Considering the city’s diversity right from dress to religion, culture to food and what have you, it is presumptuous to assume there can be any unity at all. It is here Mumbai has surprised the rest of India always! In smaller towns, even where a single religion reigns, people divide themselves in to subsects like insect colonies to slug it out and pull each other down a la frog- in- a- well. In Mumbai this is unheard of as most of them have no time for these little politics and games, as life is one fast to-and -fro journey each day. You get to hear ‘Marnekeliye vakth nahin’ or ‘Shwas lene ke liye pursath nahin hain’at least three or four times a day and it is indeed true. You are for ever traveling, meeting some one and running off some where, basically trying to survive so much so there is hardly time for small time khit-phits.
People criss-cross the city after office hours traveling miles to meet at a dingy space to practice for a play for which availability of stage is still uncertain. Some people on their weekly day off get up at the crack of dawn and travel to other end of the city so they can teach slum children. Old rich Parsi ladies will stay late night and brave the December chill to distribute blankets to people sleeping on the footpaths during shivering winter.
It’s another matter, film stars and high society kids mow down homeless, sleeping on footpath on their swanky cars with their brashness fortified by few pegs and ‘I-know-the Police-Commissioner’ attitude. Or a girl is raped in train in filmy style. Or a person is murdered during daytime in the middle of a road by bhai log in front of non-caring crowd. The city is a bundle of paradox.
Privacy is guarded zealously and there is an unwritten signboard which says ‘don’t disturb me, please’ on most mumbaikars’ faces. ‘Neighbour’s business is none of my business’ is practiced so religiously; neighbours living in a flat for not having met each other is not uncommon .Most people prefer it that way. You have parks where apart from regular stone benches for a group or family, you have single seat for a loner! Loners are a major component of this crowded cosmopolitan city.
But strangers will walk you to safety when you are caught in a neck-deep monsoon rains lashing the city for days at a stretch. The poorest of the poor and the friendly pickpocket will look feed chai and biskut to an industrialist when his Mercedes breaks down in the middle of a night as water enters the carburetor.In New Orleans they left a busload of senior citizens to starve and die, but this will never happen in Mumbai.

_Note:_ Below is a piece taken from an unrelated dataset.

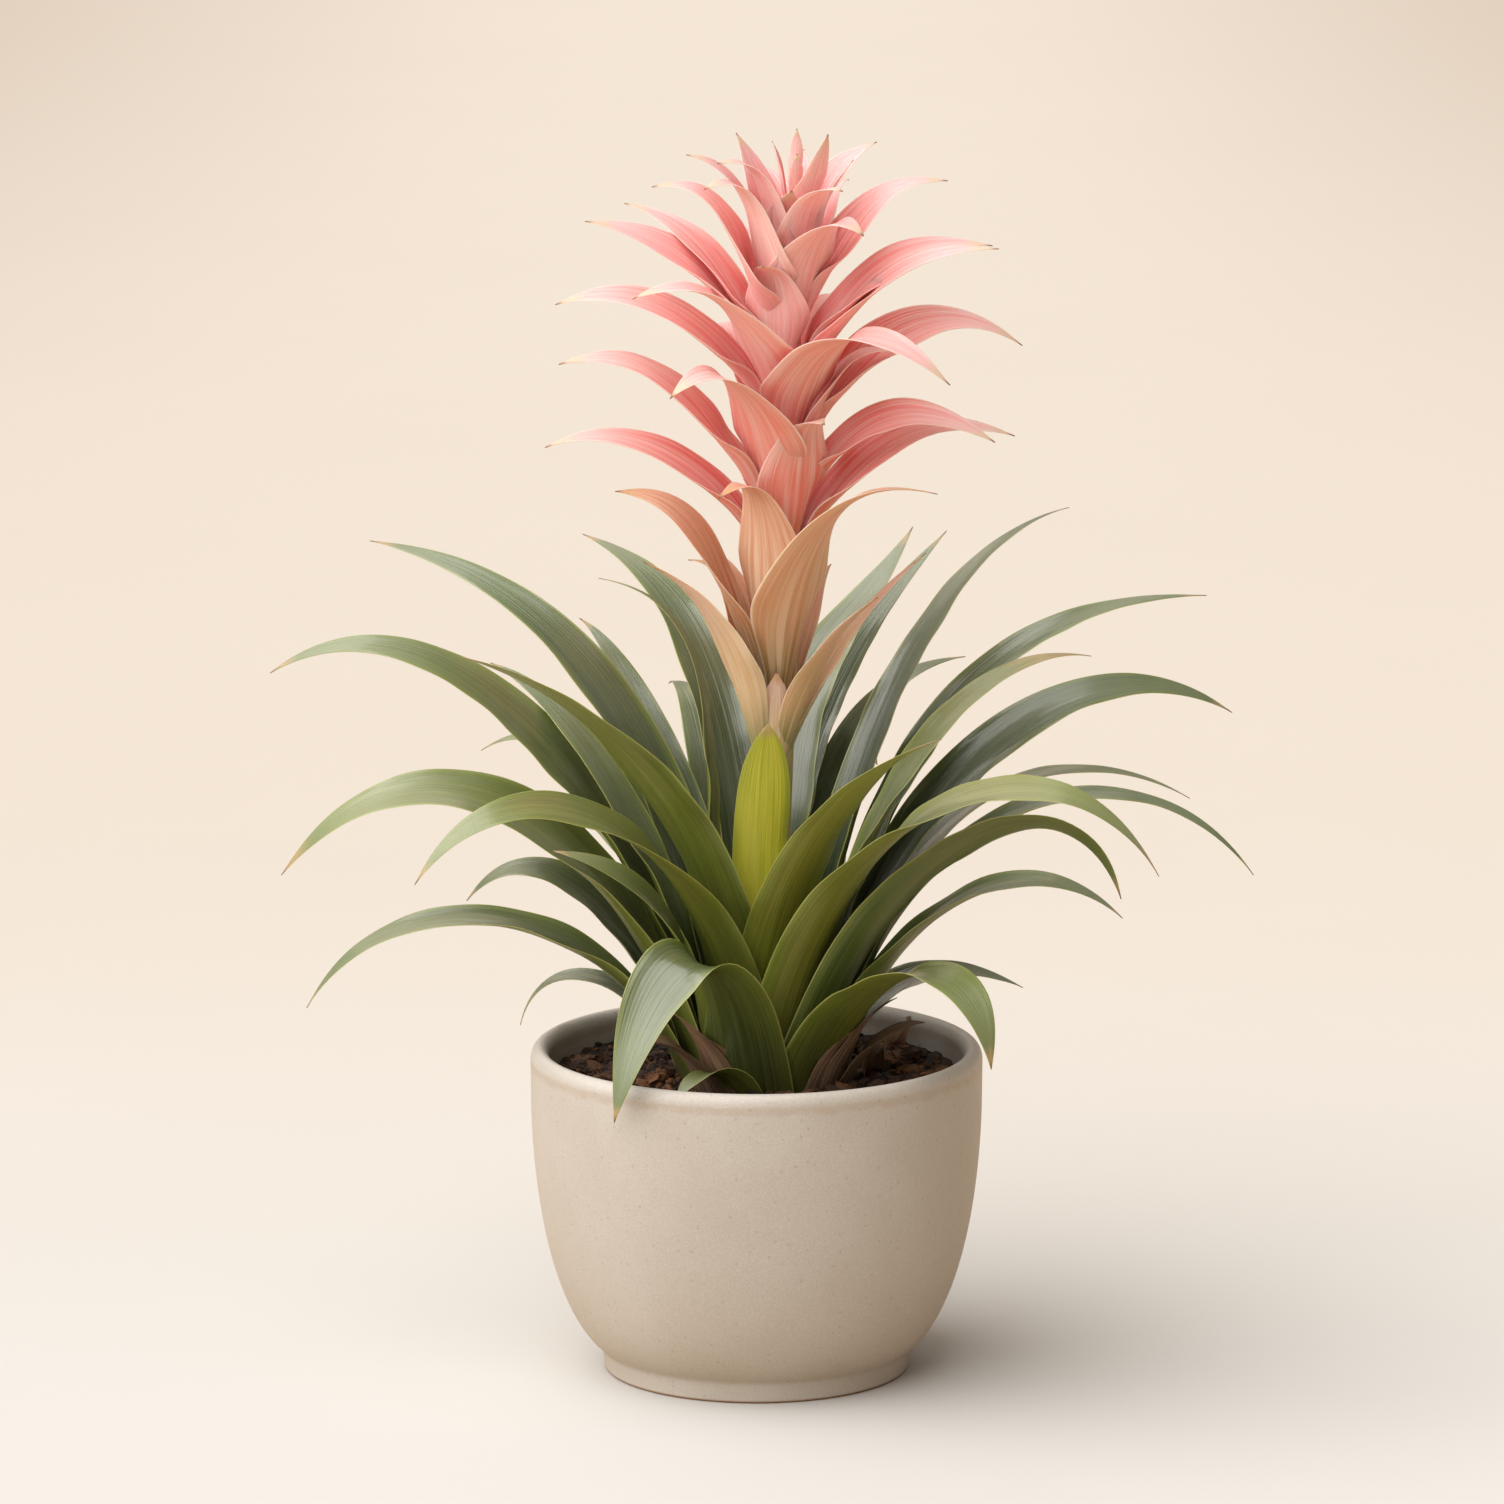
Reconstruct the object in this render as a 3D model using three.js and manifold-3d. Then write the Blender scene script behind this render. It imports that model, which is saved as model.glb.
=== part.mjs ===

How is it for foodies in the city? Idly and Dosa were basically south Indian breakfast, not anymore. For quite a few morning walkers, especially Gujarathis, a visit to Anand Bhavan in Matunga is a must for delicacies like Masala Dosa, Medu Vada and Idly with filter coffee after their fast walk in Five Gardens in Matunga. The rush at Mama Kane by Non-Maharashtrians is seen to be believed for their various types of Pohas and sabudana vadas for breakfast. In the evenings as commuters walk their way to Churchgate or CST to catch a local train, it is the Maharashtrian dish Vada Paav. South Indians take cookery classes to learn how to make Gujarathi dishes like Khandvi, Khamand Dhokla.

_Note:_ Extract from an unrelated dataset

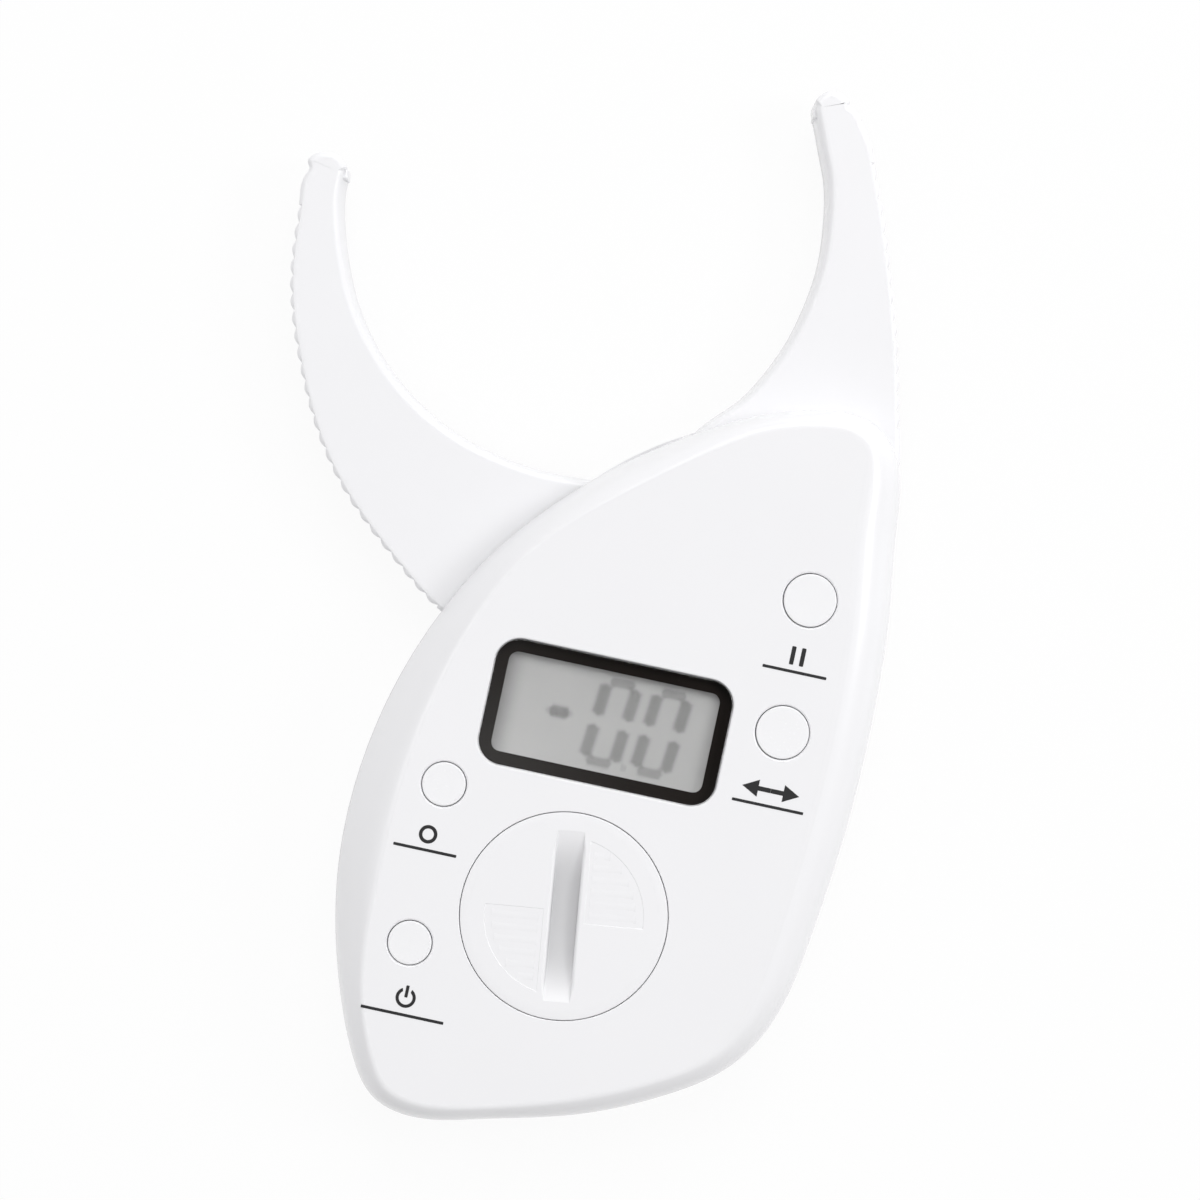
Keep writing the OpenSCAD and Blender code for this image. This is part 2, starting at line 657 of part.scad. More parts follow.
module pivot_screw() {
    z = post_top + washer_thickness;
    color([0.6, 0.61, 0.63]) difference() {
        union() {
            rod(pivot_shank, jaw_bottom - 0.4, z + 0.2);
            rod(pivot_head_radius, z, z + pivot_head_height * 0.6);
            translate([0, 0, z + pivot_head_height * 0.6])
                cylinder(h = pivot_head_height * 0.4, r1 = pivot_head_radius, r2 = pivot_head_radius * 0.8, $fn = 64);
        }
        cross_recess(z + pivot_head_height, 2.6, 0.5, 0.6);
    }
}

// Cross recess cut down from height z
module cross_recess(z, length, width, depth) {
    for (a = [0, 90]) {
        rotate(a) translate([-length / 2, -width / 2, z - depth]) cube([length, width, depth + 1]);
    }
}

// Path of the opening spring: a lower leg, the turns and an upper leg
leg = 2.6;
spring_steps = spring_turns * turn_steps;
spring_path = concat(
    [let (a = -60) [cos(a), sin(a), 0] * spring_radius + [-sin(a), cos(a), 0] * -leg * 0.15
        + [cos(a), sin(a), 0] * leg + [0, 0, spring_start]],
    [for (i = [0 : spring_steps])
        let (a = -60 + 360 * i / turn_steps)
        [spring_radius * cos(a), spring_radius * sin(a), spring_start + spring_height * i / spring_steps]],
    [let (a = -60 + 360 * spring_turns) [cos(a), sin(a), 0] * (spring_radius + leg)
        + [-sin(a), cos(a), 0] * leg * 0.15 + [0, 0, spring_start + spring_height]]);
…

If cricket is a religion in the country today, the ABC of lessons in religion sprang from Shivaji Park, Cross maidan and the various Gymkhanas along the Marine Drive. So are Hindi films and particularly Hindi songs of an earlier era which brought India together, after imposition of Hindi by a senseless Government failed and had threatened to divide the country.
As you peel layers of Mumbai you will see little Gujarath, Tamil Nadu, Karnataka, Punjabs etc doing their own thing in various layouts of the city. But they are all Mumbaikars due to what the city has done for them.

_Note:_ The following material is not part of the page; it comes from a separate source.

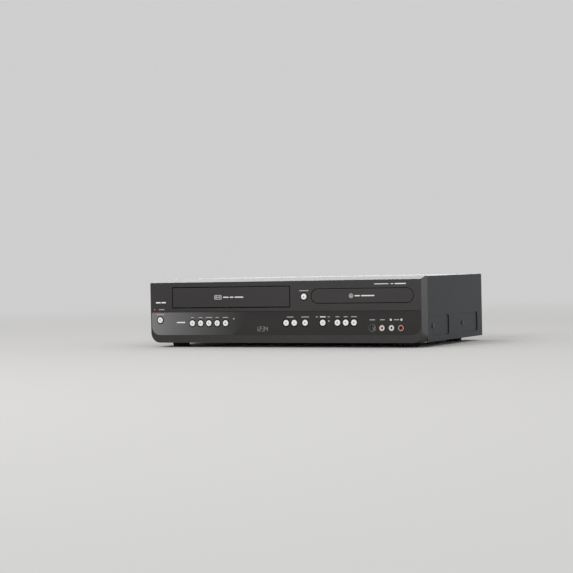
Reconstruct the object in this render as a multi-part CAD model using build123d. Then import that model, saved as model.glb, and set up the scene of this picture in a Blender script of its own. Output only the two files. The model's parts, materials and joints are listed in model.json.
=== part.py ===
from build123d import *
import math
import os

# A table-top player for cassettes and discs, built as separate pieces.
# Millimetres, +Z up, the front faces -Y. The origin is on the table, under the middle of the box.
# In the helpers, y is counted backwards from the front face, x from the middle, z from the table.

# ---------------------------------------------------------------- casing
WIDTH = 435.0  # across the rear edge of the bezel
RIGHT = WIDTH / 2  # the casing's sides: what keeps to one of them is measured from it
LEFT = -RIGHT
HEIGHT = 99.5  # table to the top of the bezel
BODY_DEPTH = 235.0  # front face to the back of the rear panel
FOOT_HEIGHT = 6.8
BEZEL_DEPTH = 17.5
SIDE_FLARE = 2.0  # each bezel side leans out by this much towards the rear
TOP_RISE = 4.5  # the bezel's top climbs by this much towards the rear
FACE_WALL = 3.6
BEZEL_WALL = 2.1
FRONT_CORNER = 15.0  # lower corners of the front face
REAR_CORNER = 9.0  # lower corners of the bezel's rear edge
TOP_CORNER = 1.5
TONGUE_LENGTH = 6.0
TONGUE_WALL = 1.6
COVER_INSET = 0.5  # the steel cover stands this far inside the bezel's rear edge
COVER_SHEET = 0.8
CHASSIS_SHEET = 1.0
PANEL_SHEET = 0.8
CHASSIS_RIM = 34.0
FIT = 0.1  # between pieces that stay together
RUN = 0.3  # between pieces that slide past each other
SHAFT_PLAY = 0.05  # radial play of a shaft in its bearing

# Screw dimples in the cover's sides
DIMPLE_DEPTH = 1.1
DIMPLE_LENGTH = 71.5
DIMPLE_HEIGHT = 30.0
DIMPLE_Z = 29.0
DIMPLE_CORNER = 6.0
DIMPLE_Y = (64.3, BODY_DEPTH - 55.0)
SCREW_SETBACK = 24.0  # side screw, in front of its dimple's middle
SCREW_RADIUS = 1.45
SCREW_HEAD_RADIUS = 3.2
SCREW_HEAD = 1.4
SCREW_LENGTH = 7.0
REAR_SCREW_X = (LEFT + 67.5, 0.0, RIGHT - 21.5)
REAR_SCREW_RISE = 18.0  # over the chassis floor

FOOT_RADIUS = 13.0
FOOT_INSET = 33.5
FOOT_Y = (34.0, BODY_DEPTH - 35.0)

# Where the two sides of the player stand
CASSETTE_X = -81.9
DISC_X = RIGHT - 91.6

# ---------------------------------------------------------------- control window and keys
LIP_HEIGHT = 11.2  # plain strip under the window
WINDOW_HEIGHT = 33.4
WINDOW_SHEET = 1.8
WINDOW_MARGIN = 1.5
WINDOW_CORNER = 13.0
STEP_LINE = 0.6  # shadow line over the window

BUTTON_RADIUS = 4.3
BUTTON_GAP = 0.4
BUTTON_PROUD = 1.2
BUTTON_CROWN = 0.9
BUTTON_TRAVEL = 0.6
BUTTON_FLANGE = 5.3
BUTTON_FLANGE_SHEET = 1.0
STEM_RADIUS = 1.6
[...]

What drives a Mumbaikar day in day out, roughing out the long haul in crowded trains and going through the grind with his uncomplaining attitude for years? How do the dabbawallas manage to feed half the city carrying a home- cooked food in a Tiffin carrier using a distribution system that has confounded the management Gurus so much so they have started similar system in Boston?
When does a citizen turn in to a shock absorber and carry on as if nothing has happened and carries on her duty without a care or fear that she could be the next victim of a bomb in a train, market, near a bus stop and travel through the very same places she has seen a bomb blowing up her friends or relatives or fellow travelers?
This enduring spirit, this ability to look in to the eye of a disaster and muster enough courage to go on with life is what differentiates a mumbaikar from others.
It is this spirit which will defeat every design of a terrorist no matter how many attempts he makes. The same spirit will once again defeat the Raj Thackeray ‘Thamasha’ as it did once to defeat Bala Saheb’s cry to divide the city.
Sure Bombay like a mega city has mega ills – the filth, the underworld, the unmanageable population. But these are the results of city fathers who failed to foresee and plan for city’s growth. The same is now happening to Bangalore too. But the spirit of Mumbaikar to get on with the job ‘come what may’ is typical and usually rubs on any newcomer to the city quickly.
That is why Mohammed Rafi and Johnny Walker sang ‘Yeh hai Bambai meri Jaan’ , O.P. Nayyar's tune in CID, a picture directed by Guru Dutt even as early as Fifties for Dev Anand. Even today the same spirit reverberates in the city.
……………..
ERR
Labels: dabbawala, Dadar, Shivaji Park
7 Comments:
Superb post!
And yes, we still use "Bombay" when we talk about our city, but write "Mumbai", and it still works out fine. That's one of the best things about Mumbai/ Bombay/Bambai... everything works, somehow or the other.
Unfortunately the single seats in the parks were meant to create loners. The authorities hit on this 'brilliant' idea to stop couples from getting too cosy in our ironically named Nana-Nani (grandfather-grandmother)parks! So yes, unfortunately we do have our share of culture-police too. But from what I've heard, the single seats just made it easier for the courting couples to get even cosier ... they simply share those single seats!
But no matter what, the buzz in this city is exhilirating. It is the Anything's Possible city.
By Sunita Mohan , at 4:03 AM
Thank you Sunita..The multiple use of single seat is interesting! Forever Enterprising mumbaite...
By ER Ramachandran, at 9:21 AM
You have really captured the spirit of the city.
Believe it or not, I have spent just one day in Bombay, and that really made me hungry for more. I hope that one day I can spend a good length of time there, to get a true flavour of this fascinating city.